** BEGIN Data shown **

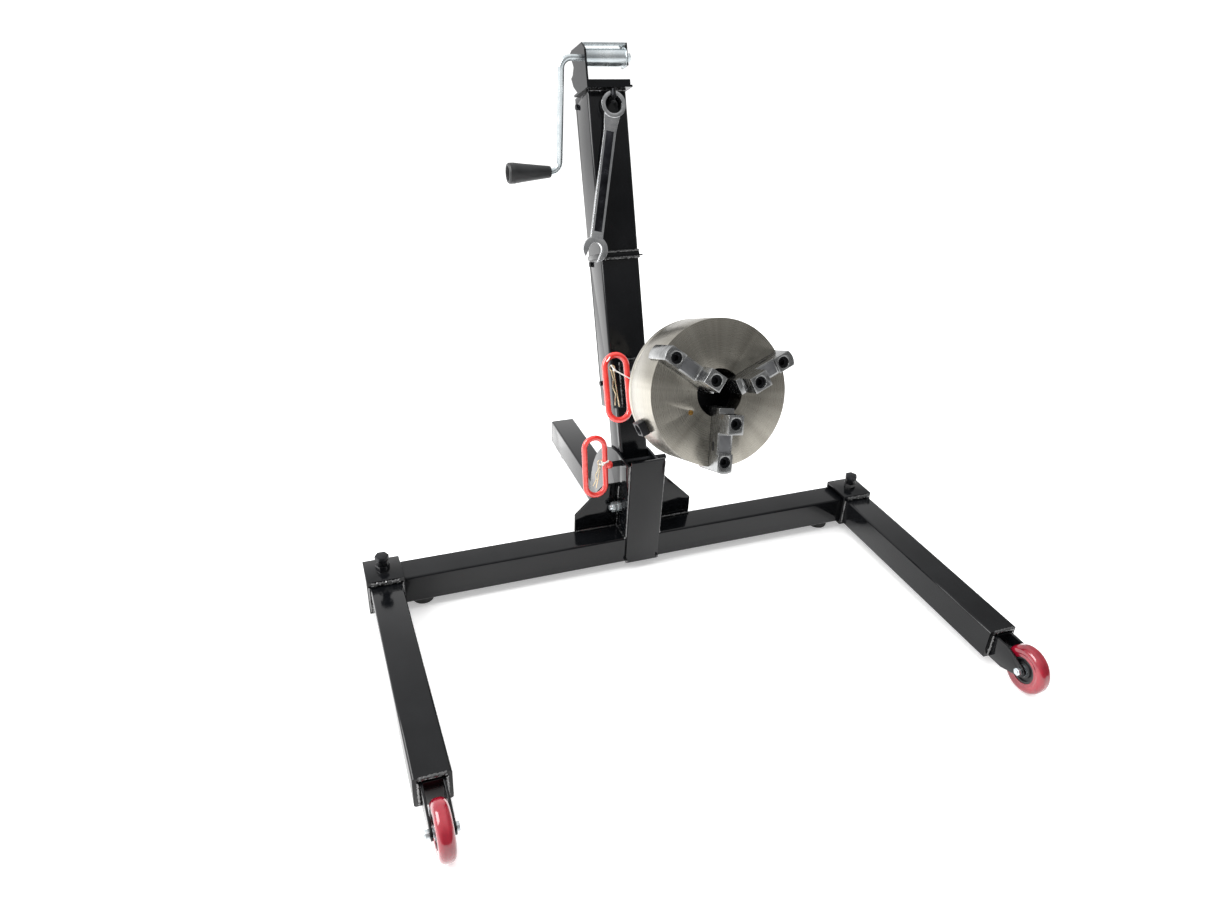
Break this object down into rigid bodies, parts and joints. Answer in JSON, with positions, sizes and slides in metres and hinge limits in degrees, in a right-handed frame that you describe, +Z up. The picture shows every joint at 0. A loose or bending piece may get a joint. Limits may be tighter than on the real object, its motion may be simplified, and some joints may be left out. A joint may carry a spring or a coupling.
{
  "type": "engine stand",
  "caption": "Tilting lift stand with a scroll chuck head, for holding an engine or gearbox while it is worked on.",
  "frame": {"origin": "centre of the footprint, on the floor", "axes": "+X to the right along the crossbeam, +Y to the rear leg and away from the wheels, +Z up"},
  "size_m": [1.126, 1.138, 0.9855],
  "materials": {
    "black_gloss_paint": "gloss",
    "red_paint": "gloss",
    "black_steel": "black oxide, satin",
    "zinc_steel": "bright zinc plate",
    "ground_steel": "ground, radial grain on the face",
    "jaw_steel": "ground",
    "chrome_vanadium": "polished",
    "bronze": "machined",
    "nylon": "matt",
    "black_plastic": "matt moulded",
    "yellow_zinc_wire": "yellow zinc",
    "red_polyurethane": "gloss cast",
    "black_rubber": "matt moulded"
  },
  "bodies": {
    "base": {"crossbeam": "black_gloss_paint", "rear_leg": "black_gloss_paint", "front_plate": "black_gloss_paint", "left_sector_plate": "black_gloss_paint", "right_sector_plate": "black_gloss_paint", "gussets": "black_gloss_paint", "rubber_feet": "black_rubber", "pivot_bolt": "zinc_steel"},
    "left_leg_unit": {"left_leg": "black_gloss_paint", "left_leg_sleeve": "black_gloss_paint", "left_fork": "black_gloss_paint", "left_axle": "zinc_steel"},
    "left_wheel": {"left_tyre": "red_polyurethane", "left_hub": "black_plastic", "left_wheel_bearings": "zinc_steel"},
    "left_clamp": {"left_clamp_bolt": "black_steel"},
    "right_leg_unit": {"right_leg": "black_gloss_paint", "right_leg_sleeve": "black_gloss_paint", "right_fork": "black_gloss_paint", "right_axle": "zinc_steel"},
    "right_wheel": {"right_tyre": "red_polyurethane", "right_hub": "black_plastic", "right_wheel_bearings": "zinc_steel"},
    "right_clamp": {"right_clamp_bolt": "black_steel"},
    "post": {"inner_post": "black_gloss_paint"},
    "mast": {"lower_mast": "black_gloss_paint", "upper_mast": "black_gloss_paint", "collar": "black_gloss_paint", "slide_liners": "nylon", "liner_screws": "black_steel", "head_arm": "black_gloss_paint", "spindle_bushes": "bronze", "winch_frame": "black_gloss_paint", "wrench_hook": "black_steel"},
    "crank": {"winch_drum": "zinc_steel", "crank_rod": "zinc_steel"},
    "grip": {"crank_grip": "black_plastic"},
    "lock_pin_unit": {"lock_pin": "black_steel", "lock_pin_ring": "red_paint", "lock_pin_clip": "yellow_zinc_wire"},
    "index_pin_unit": {"index_pin": "black_steel", "index_pin_ring": "red_paint", "index_pin_clip": "yellow_zinc_wire"},
    "chuck": {"chuck_body": "ground_steel", "chuck_backplate": "ground_steel", "backplate_screws": "black_steel", "spindle": "ground_steel", "lube_plug": "bronze"},
    "scroll": {"scroll_plate": "ground_steel"},
    "jaw_a": {"jaw_1": "jaw_steel", "jaw_screws_1": "black_steel"},
    "jaw_b": {"jaw_2": "jaw_steel", "jaw_screws_2": "black_steel"},
    "jaw_c": {"jaw_3": "jaw_steel", "jaw_screws_3": "black_steel"},
    "pinion_a": {"pinion_1": "black_steel"},
    "pinion_b": {"pinion_2": "black_steel"},
    "pinion_c": {"pinion_3": "black_steel"},
    "wrench_unit": {"wrench": "chrome_vanadium"}
  },
  "joints": [
    {"name": "left_leg_slide", "type": "slide", "parent": "base", "child": "left_leg_unit", "axis": [-1, 0, 0], "range_m": [0, 0.06]},
    {"name": "right_leg_slide", "type": "slide", "parent": "base", "child": "right_leg_unit", "axis": [1, 0, 0], "range_m": [0, 0.06]},
    {"name": "left_clamp_lift", "type": "slide", "parent": "left_leg_unit", "child": "left_clamp", "axis": [0, 0, 1], "range_m": [0, 0.006]},
    {"name": "right_clamp_lift", "type": "slide", "parent": "right_leg_unit", "child": "right_clamp", "axis": [0, 0, 1], "range_m": [0, 0.006]},
    {"name": "left_wheel_axle", "type": "hinge", "parent": "left_leg_unit", "child": "left_wheel", "pos_m": [-0.528, -0.524, 0.045], "axis": [1, 0, 0], "continuous": true},
    {"name": "right_wheel_axle", "type": "hinge", "parent": "right_leg_unit", "child": "right_wheel", "pos_m": [0.528, -0.524, 0.045], "axis": [1, 0, 0], "continuous": true},
    {"name": "mast_tilt", "type": "hinge", "parent": "base", "child": "post", "pos_m": [0, 0.0645, 0.133], "axis": [-1, 0, 0], "range_deg": [0, 68]},
    {"name": "mast_lift", "type": "slide", "parent": "post", "child": "mast", "axis": [0, 0.3584, 0.9336], "range_m": [-0.08, 0.35]},
    {"name": "crank_turn", "type": "hinge", "parent": "mast", "child": "crank", "pos_m": [0, 0.36105, 0.95856], "axis": [-1, 0, 0], "range_deg": [-290, 1260]},
    {"name": "grip_turn", "type": "hinge", "parent": "crank", "child": "grip", "pos_m": [-0.1475, 0.36105, 0.75056], "axis": [1, 0, 0], "continuous": true},
    {"name": "lock_pin_slide", "type": "slide", "parent": "base", "child": "lock_pin_unit", "axis": [-1, 0, 0], "range_m": [0, 0.11]},
    {"name": "index_pin_slide", "type": "slide", "parent": "mast", "child": "index_pin_unit", "axis": [-1, 0, 0], "range_m": [0, 0.06]},
    {"name": "chuck_turn", "type": "hinge", "parent": "mast", "child": "chuck", "pos_m": [0, -0.14258, 0.49206], "axis": [0, -0.9336, 0.3584], "continuous": true},
    {"name": "scroll_turn", "type": "hinge", "parent": "chuck", "child": "scroll", "pos_m": [0, -0.19486, 0.51213], "axis": [0, -0.9336, 0.3584], "range_deg": [-432, 1080]},
    {"name": "jaw_a_slide", "type": "slide", "parent": "chuck", "child": "jaw_a", "axis": [0.9272, 0.1342, 0.3497], "range_m": [-0.0125, 0.0305]},
    {"name": "jaw_b_slide", "type": "slide", "parent": "chuck", "child": "jaw_b", "axis": [-0.788, 0.2206, 0.5748], "range_m": [-0.0125, 0.0305]},
    {"name": "jaw_c_slide", "type": "slide", "parent": "chuck", "child": "jaw_c", "axis": [-0.1392, -0.3549, -0.9245], "range_m": [-0.0125, 0.0305]},
    {"name": "pinion_a_turn", "type": "hinge", "parent": "chuck", "child": "pinion_a", "pos_m": [0.01531, -0.14089, 0.60809], "axis": [0.1392, 0.3549, 0.9245], "range_deg": [-1300, 3245]},
    {"name": "pinion_b_turn", "type": "hinge", "parent": "chuck", "child": "pinion_b", "pos_m": [-0.10199, -0.19469, 0.46792], "axis": [-0.9272, -0.1342, -0.3497], "range_deg": [-1300, 3245]},
    {"name": "pinion_c_turn", "type": "hinge", "parent": "chuck", "child": "pinion_c", "pos_m": [0.08668, -0.20419, 0.44317], "axis": [0.788, -0.2206, -0.5748], "range_deg": [-1300, 3245]},
    {"name": "wrench_swing", "type": "hinge", "parent": "mast", "child": "wrench_unit", "pos_m": [0.006, 0.32286, 0.89256], "axis": [0, -0.9336, 0.3584], "range_deg": [-10, 25]}
  ],
  "couplings": [
    {"joint": "crank_turn", "follows": "mast_lift", "rad_per_m": 62.5},
    {"joint": "jaw_a_slide", "follows": "scroll_turn", "m_per_rad": 0.0015915},
    {"joint": "jaw_b_slide", "follows": "scroll_turn", "m_per_rad": 0.0015915},
    {"joint": "jaw_c_slide", "follows": "scroll_turn", "m_per_rad": 0.0015915},
    {"joint": "pinion_a_turn", "follows": "scroll_turn", "ratio": 3},
    {"joint": "pinion_b_turn", "follows": "scroll_turn", "ratio": 3},
    {"joint": "pinion_c_turn", "follows": "scroll_turn", "ratio": 3}
  ]
}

** END Data shown **

*Set exercise*:
Select and copy each line from the data that includes the word "bodies".

*Expected answer*:
Break this object down into rigid bodies, parts and joints. Answer in JSON, with positions, sizes and slides in metres and hinge limits in degrees, in a right-handed frame that you describe, +Z up. The picture shows every joint at 0. A loose or bending piece may get a joint. Limits may be tighter than on the real object, its motion may be simplified, and some joints may be left out. A joint may carry a spring or a coupling.
  "bodies": {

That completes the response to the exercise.